Multiple sequences \((n > 1)\) (Gap on page 112)

In practice, we will observe multiple histories of transitions corresponding to individuals \(i=1,\cdots ,n\) in the sample, with transition frequencies \([n_{ik\ell}]\) and holding times \(\{t^+_{ik}\}\).

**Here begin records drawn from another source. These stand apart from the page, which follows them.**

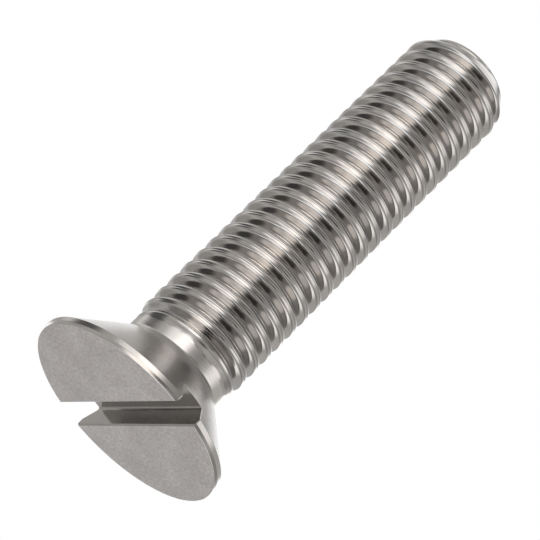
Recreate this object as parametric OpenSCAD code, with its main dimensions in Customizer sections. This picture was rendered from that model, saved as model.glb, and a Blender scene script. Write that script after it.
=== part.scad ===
// Slotted countersunk screw with a full-length rolled metric thread.
// It stands on its flat head: the middle of the head's face is the origin,
// the shank points up along Z and the driver slot runs along X.
// All sizes are in millimetres.

/* [Head] */
// Widest diameter of the head
head_d = 14.6; // [12:0.5:18]
// Height of the straight band round the head
rim_h = 0.55; // [0.3:0.05:1]
// Full angle of the cone below the head
cone_angle = 90; // [80:1:100]
// Radius of the rounded edge between face and band
face_edge_r = 0.12; // [0.05:0.01:0.2]
// Radius of the small edge between band and cone
band_edge_r = 0.06; // [0.03:0.01:0.1]

/* [Driver slot] */
// Width of the slot between its walls
slot_w = 1.8; // [1.2:0.1:2.5]
// Depth of the slot from the face
slot_depth = 1.55; // [1:0.05:2]
// Width of the fine bevel along the slot's edges
slot_bevel = 0.06; // [0.02:0.01:0.12]
// Radius of the corners along the slot's floor
slot_floor_r = 0.18; // [0.05:0.01:0.4]

/* [Neck] */
// How far the plain neck lies below the top of the thread
neck_step = 0.25; // [0.15:0.05:0.5]
// Length of the plain neck between cone and thread
neck_h = 0.8; // [0.5:0.1:3]
// Radius of the hollow between cone and neck
neck_hollow_r = 0.25; // [0.1:0.05:0.5]

/* [Thread] */
// Outside diameter of the thread
thread_d = 8; // [6:0.5:10]
// Distance from one turn of the thread to the next
pitch = 1.25; // [1:0.05:1.5]
// Depth of the thread as a share of the pitch
depth_share = 0.5; // [0.4:0.01:0.65]
// Width of the rounded top of a turn as a share of the pitch
crest_share = 0.32; // [0.15:0.01:0.36]
// How far the shoulders of a turn lie below its top as a share of the pitch
shoulder_share = 0.03; // [0.01:0.01:0.1]
// Width of the rounded bottom between two turns as a share of the pitch
root_share = 0.14; // [0.1:0.01:0.3]
// Height over which the thread grows out of the neck
runout_h = 1.6; // [0.8:0.1:3]
// Height of the first whole turn on the side that one end of the slot faces
first_turn = 5.42; // [5:0.01:6.2]

/* [Tip] */
// Overall length from the face of the head to the tip
length = 35; // [20:1:40]
// How far the edge of the flat tip lies within the top of the thread
tip_inset = 0.8; // [0.4:0.05:1.2]
// Height over which the thread is cut back towards the tip
tip_bevel_h = 1.2; // [0.5:0.05:2.5]

/* [Hidden] */

steel = [0.64, 0.62, 0.61];

// smoothness of the round surfaces and of the thread
round_steps = 72;
thread_steps = 36;
arc_steps = 4;

head_r = head_d / 2;
thread_r = thread_d / 2;
neck_r = thread_r - neck_step;
tip_r = thread_r - tip_inset;
root_r = thread_r - pitch * depth_share;
cone_run = head_r - neck_r;
cone_h = cone_run / tan(cone_angle / 2);
cone_end = rim_h + cone_h;
neck_end = cone_end + neck_h;
slack = 1;
// how deep the foot of the threaded shank sits inside the neck, and how far within its wall
foot_sink = 0.3;
foot_step = 0.02;

// points on an arc round the centre c, from angle a to angle b
function arc(c, r, a, b, steps) =
    [for (i = [0 : steps]) let (t = a + (b - a) * i / steps) c + r * [cos(t), sin(t)]];

// the same curve between 0 and 1 that starts and ends gently
function ease(x) = let (t = min(1, max(0, x))) t * t * (3 - 2 * t);

// one turn of the thread, from the foot of one flank over the next crest: height of each row
// above the last crest's middle, in pitches, and its radius
shoulder_r = thread_r - shoulder_share * pitch;
turn_rows = [
    [0.5 - root_share / 2, root_r],
    [0.5 + root_share / 2, root_r],
    [1 - crest_share / 2, shoulder_r],
    [1, thread_r],
    [1 + crest_share / 2, shoulder_r],
];
rows = len(turn_rows);

// height and plain radius of row k in column j; a column is one step round the axis
function row_z(j, k) =
    let (turn = floor(k / rows), row = turn_rows[k - turn * rows])
    first_turn + pitch * (turn + row[0] + j / thread_steps);
function row_r(k) = turn_rows[k - floor(k / rows) * rows][1];

// the thread grows out of the neck and is cut back by the bevel of the tip
function grown(r, z) = neck_r + (r - neck_r) * ease((z - neck_end) / runout_h);
function bevel_r(z) = tip_r + (length - z) * (thread_r - tip_r) / tip_bevel_h;
function surface_r(k, z) = min(grown(row_r(k), z), bevel_r(z));

// first and last row of column j that lie well inside the threaded length
clear_z = pitch * 0.05;
low_row = -rows * (ceil((first_turn - neck_end) / pitch) + 3);
high_row = rows * (ceil((length - first_turn) / pitch) + 2);
function first_row(j, k = low_row) = row_z(j, k) > neck_end + clear_z ? k : first_row(j, k + 1);
function last_row(j, k = high_row) = row_z(j, k) < length - clear_z ? k : last_row(j, k - 1);

firsts = [for (j = [0 : thread_steps - 1]) first_row(j)];
lasts = [for (j = [0 : thread_steps - 1]) last_row(j)];

// where each column starts in the list of points
function starts(j = 0, from = 0) =
    j == thread_steps ? [] : concat([from], starts(j + 1, from + lasts[j] - firsts[j] + 3));
column_start = starts();

function around(j, r, z) = let (a = 360 * j / thread_steps) [r * cos(a), r * sin(a), z];

thread_points = [
    for (j = [0 : thread_steps - 1])
        for (k = [firsts[j] - 1 : lasts[j] + 1])
            k < firsts[j] ? around(j, neck_r - foot_step, neck_end - foot_sink)
            : k > lasts[j] ? around(j, tip_r, length)
            : let (z = row_z(j, k)) around(j, surface_r(k, z), z)
];

// places in the list: the last column runs on into the first, one turn further up
function wrap(j) = j == thread_steps ? 0 : j;
function turned(j, k) = j == thread_steps ? k + rows : k;
function low_of(j) = j == thread_steps ? firsts[0] - rows : firsts[j];
function high_of(j) = j == thread_steps ? lasts[0] - rows : lasts[j];
function spot(j, k) = column_start[wrap(j)] + turned(j, k) - firsts[wrap(j)] + 1;
function foot(j) = column_start[wrap(j)];
function top(j) = column_start[wrap(j)] + lasts[wrap(j)] - firsts[wrap(j)] + 2;

side_faces = [
    for (j = [0 : thread_steps - 1])
        for (k = [max(low_of(j), low_of(j + 1)) : min(high_of(j), high_of(j + 1)) - 1])
            each [
                [spot(j, k), spot(j + 1, k + 1), spot(j + 1, k)],
                [spot(j, k), spot(j, k + 1), spot(j + 1, k + 1)]
            ]
];

foot_faces = [
    for (j = [0 : thread_steps - 1])
        let (a = low_of(j), b = low_of(j + 1))
            each concat(
                [[foot(j), spot(j + 1, b), foot(j + 1)]],
                [for (k = [b : 1 : a - 1]) [foot(j), spot(j + 1, k + 1), spot(j + 1, k)]],
                [[foot(j), spot(j, a), spot(j + 1, a)]]
            )
];

top_faces = [
    for (j = [0 : thread_steps - 1])
        let (a = high_of(j), b = high_of(j + 1))
            each concat(
                [[top(j + 1), spot(j + 1, b), spot(j, b)]],
                [for (k = [b : 1 : a - 1]) [top(j + 1), spot(j, k), spot(j, k + 1)]],
                [[top(j + 1), spot(j, a), top(j)]]
            )
];

end_faces = [
    [for (j = [0 : thread_steps - 1]) foot(j)],
    [for (j = [thread_steps - 1 : -1 : 0]) top(j)]
];

// outline of head and neck, turned round the axis
half_cone = cone_angle / 2;
hollow_back = neck_hollow_r * tan(half_cone / 2);
band_back = band_edge_r * tan((90 - half_cone) / 2);
head_outline = concat(
    [[0, 0]],
    arc([head_r - face_edge_r, face_edge_r], face_edge_r, -90, 0, arc_steps),
    arc([head_r - band_edge_r, rim_h - band_back], band_edge_r, 0, 90 - half_cone, arc_steps - 2),
    arc([neck_r + neck_hollow_r, cone_end + hollow_back], neck_hollow_r, 270 - half_cone, 180, arc_steps),
    [[neck_r, neck_end], [0, neck_end]]
);

// outline of one half of the slot, from the mouth to the middle of the floor
slot_half = concat(
    [[slot_w / 2 + slot_bevel, -slack], [slot_w / 2 + slot_bevel, 0], [slot_w / 2, slot_bevel]],
    arc([slot_w / 2 - slot_floor_r, slot_depth - slot_floor_r], slot_floor_r, 0, 90, arc_steps)
);
slot_outline = concat(
    slot_half,
    [for (i = [len(slot_half) - 1 : -1 : 0]) [-slot_half[i][0], slot_half[i][1]]]
);

// head and neck as one turned blank
module blank() {
    color(steel)
        rotate_extrude($fn = round_steps)
            polygon(head_outline);
}

// the straight slot across the face
module slot() {
    color(steel)
        rotate([90, 0, 90])
            linear_extrude(height = head_d + 2 * slack, center = true)
                polygon(slot_outline);
}

// the threaded shank, down to the bevelled tip
module thread() {
    color(steel)
        polyhedron(points = thread_points, faces = concat(side_faces, foot_faces, top_faces, end_faces));
}

module screw() {
    union() {
        difference() {
            blank();
            slot();
        }
        thread();
    }
}

screw();
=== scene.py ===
"""Slotted countersunk screw, standing on its flat head: dressed model, studio and camera."""
import math

import bmesh
import bpy
import numpy as np
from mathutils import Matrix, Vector


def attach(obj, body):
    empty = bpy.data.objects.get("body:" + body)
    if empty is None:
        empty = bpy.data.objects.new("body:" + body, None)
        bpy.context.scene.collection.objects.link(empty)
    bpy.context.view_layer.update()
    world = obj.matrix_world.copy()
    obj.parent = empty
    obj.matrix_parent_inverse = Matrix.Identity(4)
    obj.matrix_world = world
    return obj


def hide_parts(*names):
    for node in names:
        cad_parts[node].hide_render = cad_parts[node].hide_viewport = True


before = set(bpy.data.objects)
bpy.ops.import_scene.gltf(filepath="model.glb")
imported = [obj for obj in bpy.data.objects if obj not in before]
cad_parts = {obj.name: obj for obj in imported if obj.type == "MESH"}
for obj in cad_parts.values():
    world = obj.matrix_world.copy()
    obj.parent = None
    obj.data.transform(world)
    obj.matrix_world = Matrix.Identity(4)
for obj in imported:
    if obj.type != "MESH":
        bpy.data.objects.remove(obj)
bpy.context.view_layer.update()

MM = 0.001

# ---- sizes in millimetres, the same as in the part's source ----
HEAD_R, RIM_H, BAND_EDGE = 7.3, 0.55, 0.06
SLOT_HALF, SLOT_DEPTH, SLOT_FLOOR = 0.9, 1.55, 0.18
NECK_R, NECK_H, HOLLOW = 3.75, 0.8, 0.25
THREAD_R, PITCH, DEPTH = 4.0, 1.25, 0.625
RUNOUT, FIRST_TURN = 1.6, 5.42
LENGTH, TIP_R, TIP_BEVEL_H = 35.0, 3.2, 1.2
CONE_END = RIM_H + HEAD_R - NECK_R
NECK_END = CONE_END + NECK_H

# ---- edges that differ a little from the part's source, in millimetres ----
FACE_SLOPE, FACE_CUT = 22.5, 0.19   # the cut at the face's edge: degrees from the axis, and its end
FACE_EDGE = 0.05                    # radius of the rounds above and below that cut
SLOT_BEVEL = 0.10                   # width of the bevel along the slot's mouth
TIP_EDGE = 0.09                     # radius of the edge round the flat tip
BEVEL_TOP = LENGTH - TIP_EDGE       # where the tip's bevel runs into that edge

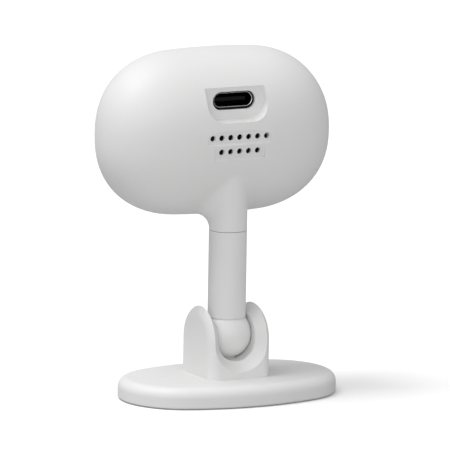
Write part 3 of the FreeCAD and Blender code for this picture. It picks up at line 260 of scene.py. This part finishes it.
LENS_LOW, LENS_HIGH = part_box("lens_barrel")
LENS_MIDDLE = [(low + high) / 2 for low, high in zip(LENS_LOW, LENS_HIGH)]
LENS_RADIUS = (LENS_HIGH[0] - LENS_LOW[0]) / 2
SHELL = (0.775, 0.775, 0.772)
MATERIALS = {
    "shell_plastic": moulded("shell", SHELL, 0.50, 3800.0, 0.22, 0.012),
    "ball_plastic": moulded("ball", (0.80, 0.80, 0.796), 0.38, 5200.0, 0.08, 0.02),
    "inner_plastic": moulded("inner_black", (0.006, 0.006, 0.0065), 0.5, 5000.0, 0.15, 0.08,
                             specular=0.12),
    "nylon": moulded("acetal", (0.60, 0.60, 0.56), 0.35, 5200.0, 0.08, 0.03),
    "rubber_pad": moulded("rubber", (0.045, 0.045, 0.048), 0.72, 2600.0, 0.4, 0.1, sheen=0.1),
    "steel": metal("zinc_steel", (0.56, 0.56, 0.57), 0.32),
    "can_steel": metal("tinned_steel", (0.42, 0.42, 0.41), 0.22, (1, 8, 1)),
    "aluminium": metal("aluminium_sheet", (0.75, 0.76, 0.77), 0.35, (10, 1, 1)),
    "brass_strip": metal("brass_strip", (0.72, 0.53, 0.25), 0.3, (10, 1, 1)),
    "window_black": smoked_window("smoked_window", LENS_MIDDLE, LENS_RADIUS),
    "circuit_board": circuit("green_board", (0.015, 0.13, 0.05), (0.55, 0.45, 0.2)),
    "circuit_board_black": circuit("black_board", (0.012, 0.012, 0.014), (0.45, 0.38, 0.2)),
    "chip_black": moulded("chip_epoxy", (0.022, 0.022, 0.024), 0.55, 4200.0, 0.2, 0.1),
    "thermal_gray": moulded("thermal_silicone", (0.38, 0.40, 0.43), 0.7, 2600.0, 0.3, 0.06),
    "led_clear": clear("led_epoxy", (0.86, 0.88, 0.9), 0.04, 1.52, 0.85),
    "ribbon": moulded("polyimide", (0.42, 0.18, 0.03), 0.28, 3000.0, 0.08, 0.12, coat=0.3),
    "lens_black": moulded("anodised_black", (0.014, 0.014, 0.016), 0.42, 6000.0, 0.12, 0.1),
    "lens_glass": clear("coated_glass", (0.62, 0.70, 0.85), 0.01, 1.6, 0.9),
    "speaker_film": moulded("speaker_film", (0.10, 0.10, 0.11), 0.3, 3000.0, 0.1, 0.1),
    "mesh_cloth": woven("dust_cloth", (0.008, 0.008, 0.008)),
}

SPECIAL = {
    # The second colour is a painted highlight on the socket's rounded edge, not wear.
    "usb_c_shell": socket_metal("socket_metal", (0.045, 0.045, 0.047), (0.85, 0.85, 0.84), 0.24),
    # The USB board takes the black board material in place of its own, which paints the socket's cavity
    # dark as painted shade.
    "usb_board": MATERIALS["circuit_board_black"],
}

for part in RECORD["subparts"]:
    shown = NODES[part["node"]]
    for slot in shown.material_slots:
        slot.material = SPECIAL.get(part["node"], MATERIALS[part["material_slot"]])


# ---------------------------------------------------------------- floor, light and camera

FLOOR_REACH = 6.0
FLOOR_SEEN = (0.97, 0.97, 0.97)
FLOOR_BOUNCED = (0.45, 0.45, 0.45)
FLOOR_GLOW = 0.10
WORLD_FILL = 0.50
WORLD_SEEN = 1.0


def make_floor():
    """A pale floor that looks lighter than the light it gives back, so the underside stays shaded."""
    mesh = bpy.data.meshes.new("floor")
    reach = FLOOR_REACH
    corners = [(-reach, -reach, 0), (reach, -reach, 0), (reach, reach, 0), (-reach, reach, 0)]
    mesh.from_pydata(corners, [], [(0, 1, 2, 3)])
    floor = bpy.data.objects.new("floor", mesh)
    SCENE.collection.objects.link(floor)
    material, tree, shader = new_material("floor_paper")
    vector = coordinates(tree)
    drift = spread(tree, noise(tree, vector, 3.0), 0, 1)
    seen = shade(tree, drift, FLOOR_SEEN, 0.003)
    bounced = shade(tree, drift, FLOOR_BOUNCED, 0.003)
    path = tree.nodes.new("ShaderNodeLightPath")
    choice = tree.nodes.new("ShaderNodeMix")
    choice.data_type = "RGBA"
    tree.links.new(path.outputs["Is Camera Ray"], choice.inputs["Factor"])
    tree.links.new(bounced, choice.inputs["A"])
    tree.links.new(seen, choice.inputs["B"])
    tree.links.new(choice.outputs["Result"], shader.inputs["Base Color"])
    glow = tree.nodes.new("ShaderNodeMath")
    glow.operation = "MULTIPLY"
    glow.inputs[1].default_value = FLOOR_GLOW
    tree.links.new(path.outputs["Is Camera Ray"], glow.inputs[0])
    tree.links.new(glow.outputs["Value"], shader.inputs["Emission Strength"])
    shader.inputs["Emission Color"].default_value = (1, 1, 1, 1)
    shader.inputs["Roughness"].default_value = 0.9
    shader.inputs["Specular IOR Level"].default_value = 0.1
    mesh.materials.append(material)


def make_world():
    """Even white surroundings, a white backdrop to the camera and a weaker fill to everything else."""
    world = bpy.data.worlds.new("studio")
    SCENE.world = world
    world.use_nodes = True
    tree = world.node_tree
    tree.nodes.clear()
    output = tree.nodes.new("ShaderNodeOutputWorld")
    fill = tree.nodes.new("ShaderNodeBackground")
    seen = tree.nodes.new("ShaderNodeBackground")
    switch = tree.nodes.new("ShaderNodeMixShader")
    path = tree.nodes.new("ShaderNodeLightPath")
    fill.inputs["Color"].default_value = (1, 1, 1, 1)
    fill.inputs["Strength"].default_value = WORLD_FILL
    seen.inputs["Color"].default_value = (1, 1, 1, 1)
    seen.inputs["Strength"].default_value = WORLD_SEEN
    tree.links.new(path.outputs["Is Camera Ray"], switch.inputs["Fac"])
    tree.links.new(fill.outputs[0], switch.inputs[1])
    tree.links.new(seen.outputs[0], switch.inputs[2])
    tree.links.new(switch.outputs[0], output.inputs["Surface"])


AZIMUTH = math.radians(153.0)
ELEVATION = math.radians(9.94)
ROLL = math.radians(0.93)
CAMERA_PLACE = Vector((0.67158, 1.31671, 0.29347))
CAMERA_LENS = 598.8
CAMERA_BACK = Vector((math.sin(AZIMUTH) * math.cos(ELEVATION), -math.cos(AZIMUTH) * math.cos(ELEVATION),
                      math.sin(ELEVATION)))
LEVEL_RIGHT = Vector((math.cos(AZIMUTH), math.sin(AZIMUTH), 0))
LEVEL_UP = CAMERA_BACK.cross(LEVEL_RIGHT)


def make_sun(name, direction, strength, softness):
    """A soft light shining from a direction given as left, up and towards the camera."""
    data = bpy.data.lights.new(name, "SUN")
    data.energy = strength
    data.angle = math.radians(softness)
    light = bpy.data.objects.new(name, data)
    left, up, near = direction
    source = -LEVEL_RIGHT * left + LEVEL_UP * up + CAMERA_BACK * near
    light.rotation_euler = source.to_track_quat("Z", "Y").to_euler()
    SCENE.collection.objects.link(light)


def make_camera():
    data = bpy.data.cameras.new("camera")
    data.sensor_width = 36.0
    data.lens = CAMERA_LENS
    data.clip_start = 0.05
    data.clip_end = 50.0
    camera = bpy.data.objects.new("camera", data)
    turn, lean = math.cos(ROLL), math.sin(ROLL)
    right = LEVEL_RIGHT * turn + LEVEL_UP * lean
    up = LEVEL_UP * turn - LEVEL_RIGHT * lean
    standing = Matrix((right, up, CAMERA_BACK)).transposed().to_4x4()
    standing.translation = CAMERA_PLACE
    camera.matrix_world = standing
    SCENE.collection.objects.link(camera)
    SCENE.camera = camera


make_floor()
make_world()
make_sun("key", (0.50, 1.0, 0.25), 1.78, 34)
make_sun("front_fill", (-0.05, 0.05, 1.0), 1.0, 60)
make_camera()
SCENE.view_settings.view_transform = "Standard"
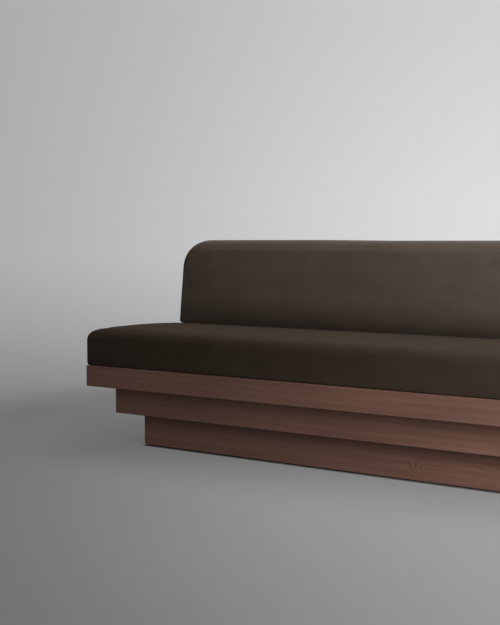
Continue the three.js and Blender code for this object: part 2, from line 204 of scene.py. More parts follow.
# %% Build the wood grain group
grain_tree, entry, leave = new_group(
    "wood_grain",
    [
        ("Vector", "NodeSocketVector", None),
        ("Ring Spacing", "NodeSocketFloat", 0.007),
        ("Waviness", "NodeSocketFloat", 0.012),
        ("Lift", "NodeSocketFloat", 0.0),
    ],
    [
        ("Figure", "NodeSocketFloat"),
        ("Streaks", "NodeSocketFloat"),
        ("Pores", "NodeSocketFloat"),
        ("Height", "NodeSocketFloat"),
    ],
)
slow = vector_calc(grain_tree, "MULTIPLY", entry["Vector"], (1.1, 6.0, 6.0))
sway = noise(grain_tree, slow, 1.0, 3.0, 0.55).outputs["Color"]
sway = vector_calc(grain_tree, "SUBTRACT", sway, (0.5, 0.5, 0.5))
sway = scaled(grain_tree, sway, entry["Waviness"])
bent = vector_calc(grain_tree, "ADD", entry["Vector"], sway)
across = vector_calc(grain_tree, "MULTIPLY", bent, (0.012, 1.0, 1.0))
ring = vector_calc(grain_tree, "LENGTH", across)
ring = calc(grain_tree, "ADD", ring, entry["Lift"])
ring = calc(grain_tree, "DIVIDE", ring, entry["Ring Spacing"])
figure = calc(grain_tree, "PINGPONG", ring, 1.0)
figure = remap(grain_tree, figure, 0.0, 1.0, smooth=True)
fine = vector_calc(grain_tree, "MULTIPLY", bent, (2.2, 75.0, 75.0))
streaks = noise(grain_tree, fine, 1.0, 4.0, 0.6).outputs[0]
streaks = remap(grain_tree, streaks, 0.3, 0.7)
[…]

We make the standard assumption that the \(n\) observed histories are realizations of independent random processes, so the full likelihood (joint probability) is obtained by multiplying the individual likelihoods \[ \begin{eqnarray*} L(\boldsymbol{\mu})&=&\prod_{i=1}^n \;\prod_{k,\ell:k\ne \ell}\mu_{k\ell}^{n_{ik\ell}}\exp\left(-t^+_{ik} \mu_{k\ell} \right) \\ &=&\prod_{k,\ell:k\ne \ell}\mu_{k\ell}^{n_{k\ell}}\exp\left(-t^+_k \mu_{k\ell}\right) \end{eqnarray*} \]

where now

\(t^+_{k}\) is the total observed holding time in state \(k\) across all individuals and
\(n_{k\ell}\) is the total observed number of transitions from state \(k\) to state \(\ell\) across all individuals.

Inference proceeds exactly as Sections 9.4 and 9.5 with these new sufficient statistics.